The SIR model is an initial value problem. We choose initial values for $s_0$ (close to 1), $i_0$ (close to 0), and $r_0$ (the initial recovered population not to be confused with $R_0$) and want to understand "the next value" for each. We can think of the slope as the difference between successive values of $s$, $i$, and $r$ for short time steps. If we know the all three values at time step $n$ we can approximate the values at time $n+1$ as follows

\begin{aligned}
{\frac {ds}{d\tau}} & \approx {\frac {\Delta s}{\Delta\tau}} = {\frac {s_{n+1} - s_n}{\Delta\tau}} = - s_n i_n \\
{\frac {di}{d\tau}} & \approx {\frac {\Delta i}{\Delta\tau}} = {\frac {i_{n+1} - i_n}{\Delta\tau}} = s_n i_n - i_n /R_0   \\
{\frac {dr}{d\tau}} & \approx {\frac {\Delta r}{\Delta\tau}} = {\frac {r_{n+1} - r_n}{\Delta\tau}} = i_n / R_0 \\
\end{aligned}

where $\Delta\tau$ is known small time step of our choosing. Rearranging and solving for the $n+1$ terms yields

\begin{aligned}
s_{n+1} & = s_n - \Delta\tau s_n i_n   \\
i_{n+1} & = i_n + \Delta\tau (s_n i_n - i_n / R_0)   \\
r_{n+1} & = r_n + \Delta\tau i_n / R_0 \\
\end{aligned}

Note that the difference equations listed above are quite simple to solve using any programming language or Excel. In scientific computing, this technique for estimating the next time step is called the forward Euler method because we chose to evaluate the slope using $s_n$ and $i_n$. There are other choices that we could have made. The Adams–Bashforth method determines the next value using a weighted average of the two previous values. By default, solve_ivp uses the Runge-Kutta method but the concept is the same.

In [None]:
import sympy as sym

s, s0, s1, i, i0, i1, r, r0, r1, epsilon = sym.symbols('s s0 s1 i i0 i1 r r0 r1 epsilon')
dsdt = - s * i
didt =   s * i - epsilon * i
drdt =           epsilon * i
cont = s + i + r

dsdt_pert = dsdt.subs(s, s0 + epsilon * s1).subs(i, i0 + epsilon * i1)
didt_pert = didt.subs(s, s0 + epsilon * s1).subs(i, i0 + epsilon * i1)
drdt_pert = drdt.subs(s, s0 + epsilon * s1).subs(i, i0 + epsilon * i1)
cont_pert = cont.subs(s, s0 + epsilon * s1).subs(i, i0 + epsilon * i1).subs(r, r0 + epsilon * r1)
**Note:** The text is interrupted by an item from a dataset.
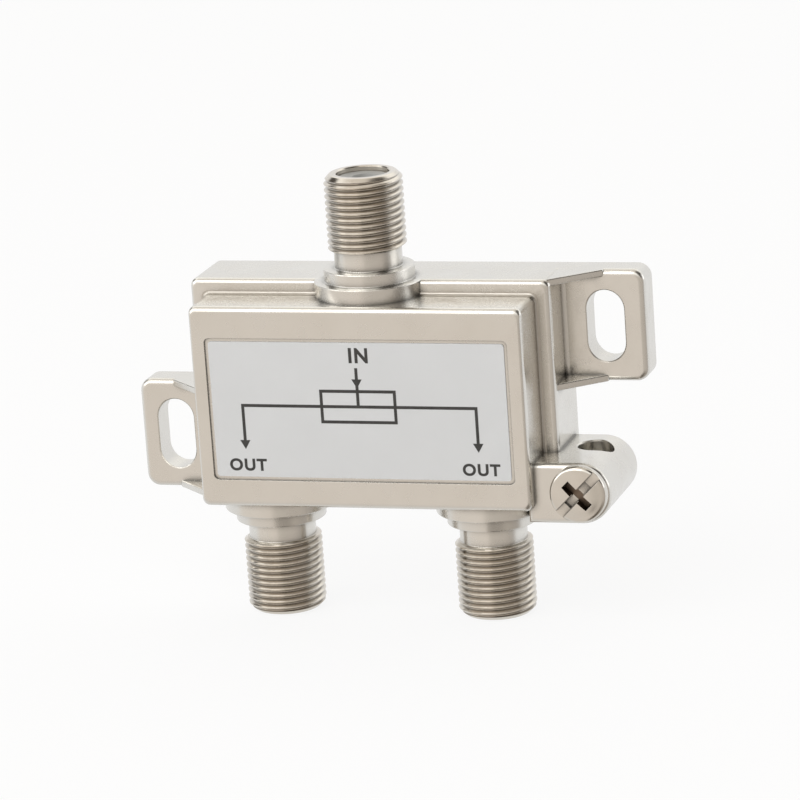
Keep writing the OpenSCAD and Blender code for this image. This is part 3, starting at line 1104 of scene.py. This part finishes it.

print(sym.collect(sym.expand(dsdt_pert.series(epsilon, 0, 2)), epsilon))
print(sym.collect(sym.expand(didt_pert.series(epsilon, 0, 2)), epsilon))
print(sym.collect(sym.expand(drdt_pert.series(epsilon, 0, 2)), epsilon))
print(sym.collect(sym.expand(cont_pert.series(epsilon, 0, 2)), epsilon))

In [None]:
import numpy as np
import matplotlib.pyplot as plt
from mpl_toolkits.mplot3d import Axes3D

R_0 = 2

N = 20
s = np.linspace(0, 1, N)
i = s.copy()
S, I = np.meshgrid(s, i)

didt = I*(S - 1/R_0)

fig, ax = plt.subplots()
ax.axis('square')
ax.set(xlim=(0,1), ylim=(0,1))
plt.contour(S, I, I*(S - 1/R_0), levels=np.linspace(-1,1,21), cmap= 'RdBu')
plt.show()

fig = plt.figure()
ax = fig.add_subplot(111, projection='3d')
ax.plot_wireframe(S, I, I*(S - 1/R_0))
plt.show()